### Given task
Reproduce the lines below from the one that contains "The Blender code" through the end, inclusive, and add nothing.

### Extracted data
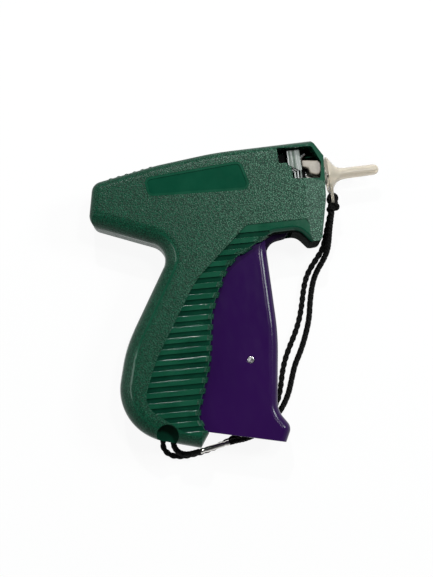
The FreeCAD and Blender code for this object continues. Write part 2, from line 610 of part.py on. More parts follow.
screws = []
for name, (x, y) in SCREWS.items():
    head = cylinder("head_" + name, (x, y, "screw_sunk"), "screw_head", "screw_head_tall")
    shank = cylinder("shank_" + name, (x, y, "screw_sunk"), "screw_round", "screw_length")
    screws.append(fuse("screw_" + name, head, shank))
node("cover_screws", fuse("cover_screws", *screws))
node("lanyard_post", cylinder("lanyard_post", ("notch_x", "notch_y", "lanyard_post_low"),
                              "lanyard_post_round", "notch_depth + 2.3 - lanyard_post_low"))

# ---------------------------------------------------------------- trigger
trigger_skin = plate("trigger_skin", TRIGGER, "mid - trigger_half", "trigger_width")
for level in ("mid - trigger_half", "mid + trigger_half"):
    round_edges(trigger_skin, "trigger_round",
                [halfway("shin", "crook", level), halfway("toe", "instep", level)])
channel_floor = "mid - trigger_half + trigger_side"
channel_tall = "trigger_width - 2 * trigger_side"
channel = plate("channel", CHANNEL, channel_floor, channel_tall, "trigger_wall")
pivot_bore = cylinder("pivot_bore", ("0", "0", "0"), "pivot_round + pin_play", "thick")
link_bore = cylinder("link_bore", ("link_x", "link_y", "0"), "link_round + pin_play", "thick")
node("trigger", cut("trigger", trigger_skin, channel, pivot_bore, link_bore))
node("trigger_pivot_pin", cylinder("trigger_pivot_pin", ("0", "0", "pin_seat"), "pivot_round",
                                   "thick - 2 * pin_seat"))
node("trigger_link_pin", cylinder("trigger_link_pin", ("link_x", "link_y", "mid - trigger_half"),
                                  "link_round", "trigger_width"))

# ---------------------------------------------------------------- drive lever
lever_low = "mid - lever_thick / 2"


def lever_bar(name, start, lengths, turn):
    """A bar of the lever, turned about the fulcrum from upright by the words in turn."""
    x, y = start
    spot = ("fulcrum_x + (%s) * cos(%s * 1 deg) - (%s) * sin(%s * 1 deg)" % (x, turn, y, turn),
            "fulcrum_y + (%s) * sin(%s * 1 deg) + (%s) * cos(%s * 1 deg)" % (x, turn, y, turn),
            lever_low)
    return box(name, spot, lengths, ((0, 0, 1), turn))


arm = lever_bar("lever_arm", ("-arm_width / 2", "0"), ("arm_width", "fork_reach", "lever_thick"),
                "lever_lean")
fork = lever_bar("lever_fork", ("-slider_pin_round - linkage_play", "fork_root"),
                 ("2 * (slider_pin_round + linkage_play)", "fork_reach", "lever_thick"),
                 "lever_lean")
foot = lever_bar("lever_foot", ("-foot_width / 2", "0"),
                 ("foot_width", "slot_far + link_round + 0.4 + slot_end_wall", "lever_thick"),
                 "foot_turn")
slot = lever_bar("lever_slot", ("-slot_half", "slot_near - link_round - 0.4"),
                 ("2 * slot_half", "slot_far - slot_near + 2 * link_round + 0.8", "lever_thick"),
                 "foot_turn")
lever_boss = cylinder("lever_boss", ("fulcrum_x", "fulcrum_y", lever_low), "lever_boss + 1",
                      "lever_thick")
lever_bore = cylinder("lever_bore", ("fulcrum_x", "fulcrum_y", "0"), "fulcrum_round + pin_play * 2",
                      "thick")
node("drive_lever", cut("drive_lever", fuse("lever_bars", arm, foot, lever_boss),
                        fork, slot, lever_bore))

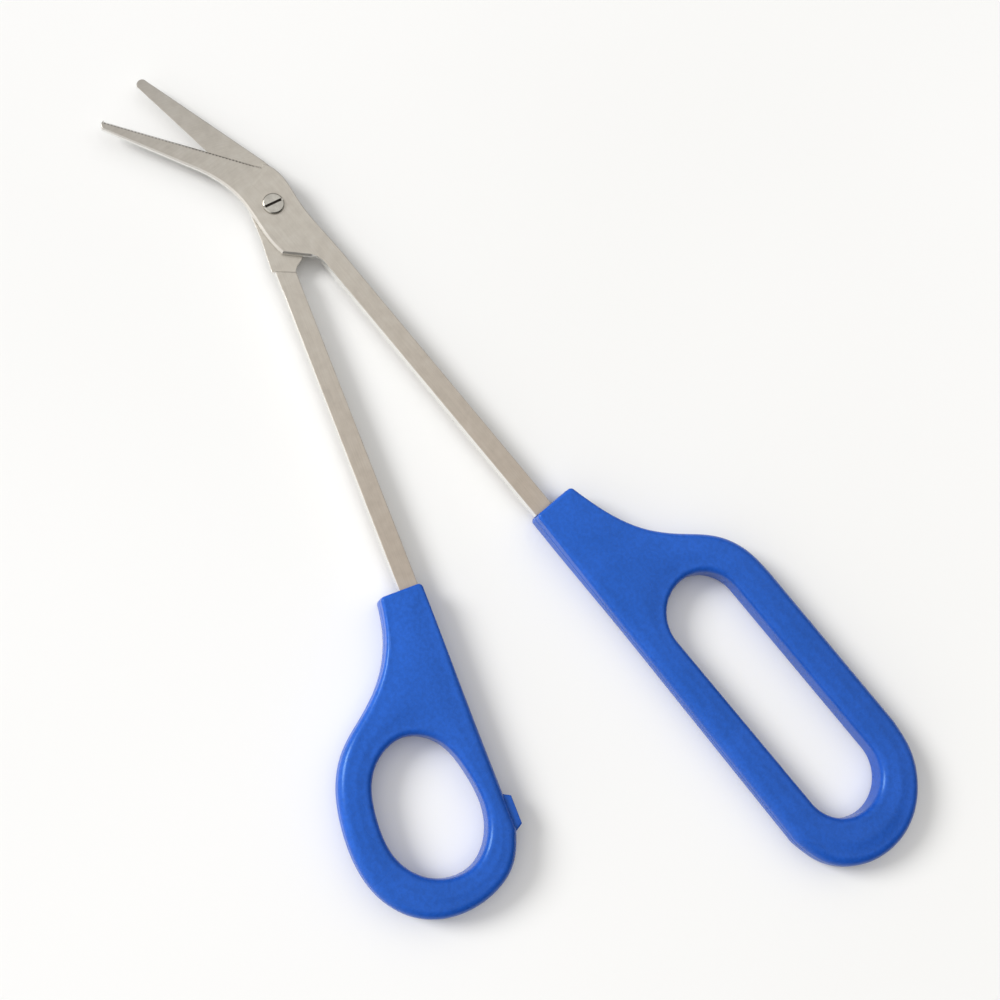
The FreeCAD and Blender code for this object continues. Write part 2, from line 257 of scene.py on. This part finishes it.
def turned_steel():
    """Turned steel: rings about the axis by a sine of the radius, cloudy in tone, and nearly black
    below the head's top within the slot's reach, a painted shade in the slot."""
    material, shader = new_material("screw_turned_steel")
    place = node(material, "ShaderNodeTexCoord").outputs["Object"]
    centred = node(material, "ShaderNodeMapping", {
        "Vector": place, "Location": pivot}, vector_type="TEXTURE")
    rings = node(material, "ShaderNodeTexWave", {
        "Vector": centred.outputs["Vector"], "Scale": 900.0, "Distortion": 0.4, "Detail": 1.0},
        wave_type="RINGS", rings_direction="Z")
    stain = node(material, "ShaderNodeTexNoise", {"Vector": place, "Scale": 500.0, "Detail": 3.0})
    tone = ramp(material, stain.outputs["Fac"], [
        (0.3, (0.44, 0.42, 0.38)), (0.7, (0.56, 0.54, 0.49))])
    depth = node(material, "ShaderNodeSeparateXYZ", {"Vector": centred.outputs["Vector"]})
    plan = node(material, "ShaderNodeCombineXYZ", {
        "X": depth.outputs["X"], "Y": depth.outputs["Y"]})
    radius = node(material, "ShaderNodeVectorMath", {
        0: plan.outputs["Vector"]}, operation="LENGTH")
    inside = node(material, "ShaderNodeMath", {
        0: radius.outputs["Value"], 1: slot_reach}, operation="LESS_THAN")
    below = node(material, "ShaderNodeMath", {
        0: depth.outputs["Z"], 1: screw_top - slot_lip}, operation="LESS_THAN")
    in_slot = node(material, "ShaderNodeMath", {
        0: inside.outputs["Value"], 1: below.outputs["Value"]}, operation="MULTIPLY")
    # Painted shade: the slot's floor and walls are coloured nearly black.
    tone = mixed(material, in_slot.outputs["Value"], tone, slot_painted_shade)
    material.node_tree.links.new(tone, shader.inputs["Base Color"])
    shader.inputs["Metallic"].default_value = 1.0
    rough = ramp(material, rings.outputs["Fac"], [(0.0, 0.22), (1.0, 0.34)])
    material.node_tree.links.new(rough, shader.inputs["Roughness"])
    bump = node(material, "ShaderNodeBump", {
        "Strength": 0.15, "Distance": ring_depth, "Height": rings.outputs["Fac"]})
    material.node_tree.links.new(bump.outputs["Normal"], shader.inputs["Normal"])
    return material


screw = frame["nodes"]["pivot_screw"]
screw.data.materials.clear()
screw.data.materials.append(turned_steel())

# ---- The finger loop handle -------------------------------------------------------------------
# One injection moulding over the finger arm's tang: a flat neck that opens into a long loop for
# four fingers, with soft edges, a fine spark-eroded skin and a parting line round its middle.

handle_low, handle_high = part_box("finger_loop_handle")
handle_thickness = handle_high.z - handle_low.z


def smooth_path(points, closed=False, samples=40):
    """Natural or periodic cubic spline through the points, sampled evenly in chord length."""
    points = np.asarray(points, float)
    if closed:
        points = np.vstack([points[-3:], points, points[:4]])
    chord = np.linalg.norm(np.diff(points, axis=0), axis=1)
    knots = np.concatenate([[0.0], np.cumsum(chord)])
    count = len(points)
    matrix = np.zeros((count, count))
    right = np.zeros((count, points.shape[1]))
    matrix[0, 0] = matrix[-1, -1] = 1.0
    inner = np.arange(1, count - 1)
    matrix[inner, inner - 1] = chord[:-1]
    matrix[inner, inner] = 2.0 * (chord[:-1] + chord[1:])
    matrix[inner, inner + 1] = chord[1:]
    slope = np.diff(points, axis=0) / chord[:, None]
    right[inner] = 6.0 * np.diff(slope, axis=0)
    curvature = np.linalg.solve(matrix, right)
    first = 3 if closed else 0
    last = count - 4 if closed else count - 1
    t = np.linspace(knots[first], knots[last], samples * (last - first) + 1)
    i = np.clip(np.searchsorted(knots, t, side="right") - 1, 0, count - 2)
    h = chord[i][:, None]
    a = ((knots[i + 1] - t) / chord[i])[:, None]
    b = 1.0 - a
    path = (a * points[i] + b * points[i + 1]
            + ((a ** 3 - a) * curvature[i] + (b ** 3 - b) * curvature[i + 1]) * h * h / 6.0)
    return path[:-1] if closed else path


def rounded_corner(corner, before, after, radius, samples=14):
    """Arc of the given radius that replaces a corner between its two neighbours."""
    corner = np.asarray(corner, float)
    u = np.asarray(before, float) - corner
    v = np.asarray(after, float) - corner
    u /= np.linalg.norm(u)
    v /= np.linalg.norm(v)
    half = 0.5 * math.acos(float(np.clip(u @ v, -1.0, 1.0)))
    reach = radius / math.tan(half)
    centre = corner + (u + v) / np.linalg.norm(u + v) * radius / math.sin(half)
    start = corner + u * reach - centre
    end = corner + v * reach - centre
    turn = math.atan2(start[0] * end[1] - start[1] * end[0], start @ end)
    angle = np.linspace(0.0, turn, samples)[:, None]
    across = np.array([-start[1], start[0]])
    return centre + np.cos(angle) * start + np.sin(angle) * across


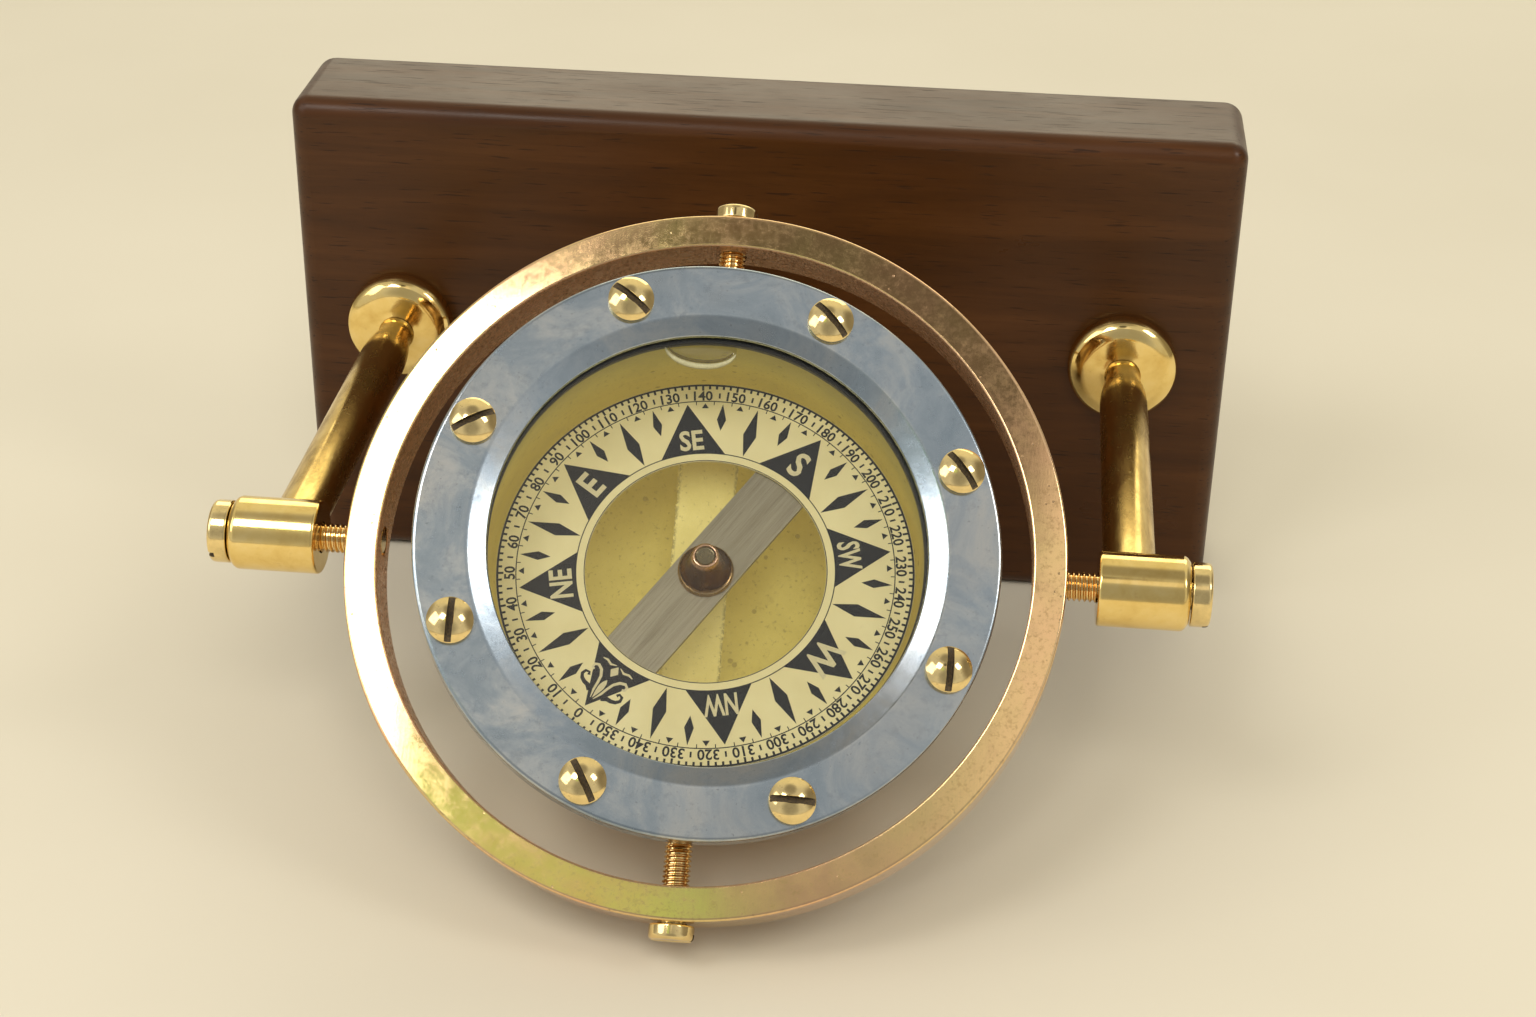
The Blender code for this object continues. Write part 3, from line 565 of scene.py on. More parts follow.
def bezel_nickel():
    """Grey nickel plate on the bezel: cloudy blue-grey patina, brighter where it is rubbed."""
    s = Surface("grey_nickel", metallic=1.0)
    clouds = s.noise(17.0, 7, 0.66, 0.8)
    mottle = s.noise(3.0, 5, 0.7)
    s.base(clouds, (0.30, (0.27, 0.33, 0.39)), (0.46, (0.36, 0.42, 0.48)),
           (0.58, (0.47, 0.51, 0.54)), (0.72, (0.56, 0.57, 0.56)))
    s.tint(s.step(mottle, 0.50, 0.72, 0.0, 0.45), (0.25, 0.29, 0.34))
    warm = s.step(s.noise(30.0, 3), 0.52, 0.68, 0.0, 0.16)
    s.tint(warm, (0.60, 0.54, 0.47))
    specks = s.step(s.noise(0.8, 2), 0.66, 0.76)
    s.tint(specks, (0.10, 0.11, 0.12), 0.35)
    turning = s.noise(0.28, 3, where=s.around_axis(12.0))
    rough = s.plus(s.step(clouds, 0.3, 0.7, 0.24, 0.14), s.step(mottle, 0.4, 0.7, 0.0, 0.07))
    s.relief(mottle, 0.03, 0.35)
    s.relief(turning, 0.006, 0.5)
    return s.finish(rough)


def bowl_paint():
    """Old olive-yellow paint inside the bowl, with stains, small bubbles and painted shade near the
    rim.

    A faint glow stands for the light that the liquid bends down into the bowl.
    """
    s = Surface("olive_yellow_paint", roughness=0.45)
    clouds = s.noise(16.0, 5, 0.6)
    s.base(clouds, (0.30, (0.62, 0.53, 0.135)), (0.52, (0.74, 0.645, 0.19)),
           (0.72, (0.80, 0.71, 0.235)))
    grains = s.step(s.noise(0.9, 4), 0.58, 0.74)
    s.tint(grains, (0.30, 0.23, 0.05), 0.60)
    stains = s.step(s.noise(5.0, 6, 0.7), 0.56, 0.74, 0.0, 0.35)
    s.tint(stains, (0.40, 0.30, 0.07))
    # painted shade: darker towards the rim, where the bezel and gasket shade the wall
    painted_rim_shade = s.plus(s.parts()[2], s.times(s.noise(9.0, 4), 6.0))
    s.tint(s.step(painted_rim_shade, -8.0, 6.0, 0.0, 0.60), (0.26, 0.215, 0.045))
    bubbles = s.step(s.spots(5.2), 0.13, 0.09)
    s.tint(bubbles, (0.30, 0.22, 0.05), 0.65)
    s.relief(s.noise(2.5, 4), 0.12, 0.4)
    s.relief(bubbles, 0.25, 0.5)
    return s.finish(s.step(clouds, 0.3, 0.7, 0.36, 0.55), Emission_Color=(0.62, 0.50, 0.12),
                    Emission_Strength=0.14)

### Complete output
The Blender code for this object continues. Write part 3, from line 565 of scene.py on. More parts follow.
def bezel_nickel():
    """Grey nickel plate on the bezel: cloudy blue-grey patina, brighter where it is rubbed."""
    s = Surface("grey_nickel", metallic=1.0)
    clouds = s.noise(17.0, 7, 0.66, 0.8)
    mottle = s.noise(3.0, 5, 0.7)
    s.base(clouds, (0.30, (0.27, 0.33, 0.39)), (0.46, (0.36, 0.42, 0.48)),
           (0.58, (0.47, 0.51, 0.54)), (0.72, (0.56, 0.57, 0.56)))
    s.tint(s.step(mottle, 0.50, 0.72, 0.0, 0.45), (0.25, 0.29, 0.34))
    warm = s.step(s.noise(30.0, 3), 0.52, 0.68, 0.0, 0.16)
    s.tint(warm, (0.60, 0.54, 0.47))
    specks = s.step(s.noise(0.8, 2), 0.66, 0.76)
    s.tint(specks, (0.10, 0.11, 0.12), 0.35)
    turning = s.noise(0.28, 3, where=s.around_axis(12.0))
    rough = s.plus(s.step(clouds, 0.3, 0.7, 0.24, 0.14), s.step(mottle, 0.4, 0.7, 0.0, 0.07))
    s.relief(mottle, 0.03, 0.35)
    s.relief(turning, 0.006, 0.5)
    return s.finish(rough)


def bowl_paint():
    """Old olive-yellow paint inside the bowl, with stains, small bubbles and painted shade near the
    rim.

    A faint glow stands for the light that the liquid bends down into the bowl.
    """
    s = Surface("olive_yellow_paint", roughness=0.45)
    clouds = s.noise(16.0, 5, 0.6)
    s.base(clouds, (0.30, (0.62, 0.53, 0.135)), (0.52, (0.74, 0.645, 0.19)),
           (0.72, (0.80, 0.71, 0.235)))
    grains = s.step(s.noise(0.9, 4), 0.58, 0.74)
    s.tint(grains, (0.30, 0.23, 0.05), 0.60)
    stains = s.step(s.noise(5.0, 6, 0.7), 0.56, 0.74, 0.0, 0.35)
    s.tint(stains, (0.40, 0.30, 0.07))
    # painted shade: darker towards the rim, where the bezel and gasket shade the wall
    painted_rim_shade = s.plus(s.parts()[2], s.times(s.noise(9.0, 4), 6.0))
    s.tint(s.step(painted_rim_shade, -8.0, 6.0, 0.0, 0.60), (0.26, 0.215, 0.045))
    bubbles = s.step(s.spots(5.2), 0.13, 0.09)
    s.tint(bubbles, (0.30, 0.22, 0.05), 0.65)
    s.relief(s.noise(2.5, 4), 0.12, 0.4)
    s.relief(bubbles, 0.25, 0.5)
    return s.finish(s.step(clouds, 0.3, 0.7, 0.36, 0.55), Emission_Color=(0.62, 0.50, 0.12),
                    Emission_Strength=0.14)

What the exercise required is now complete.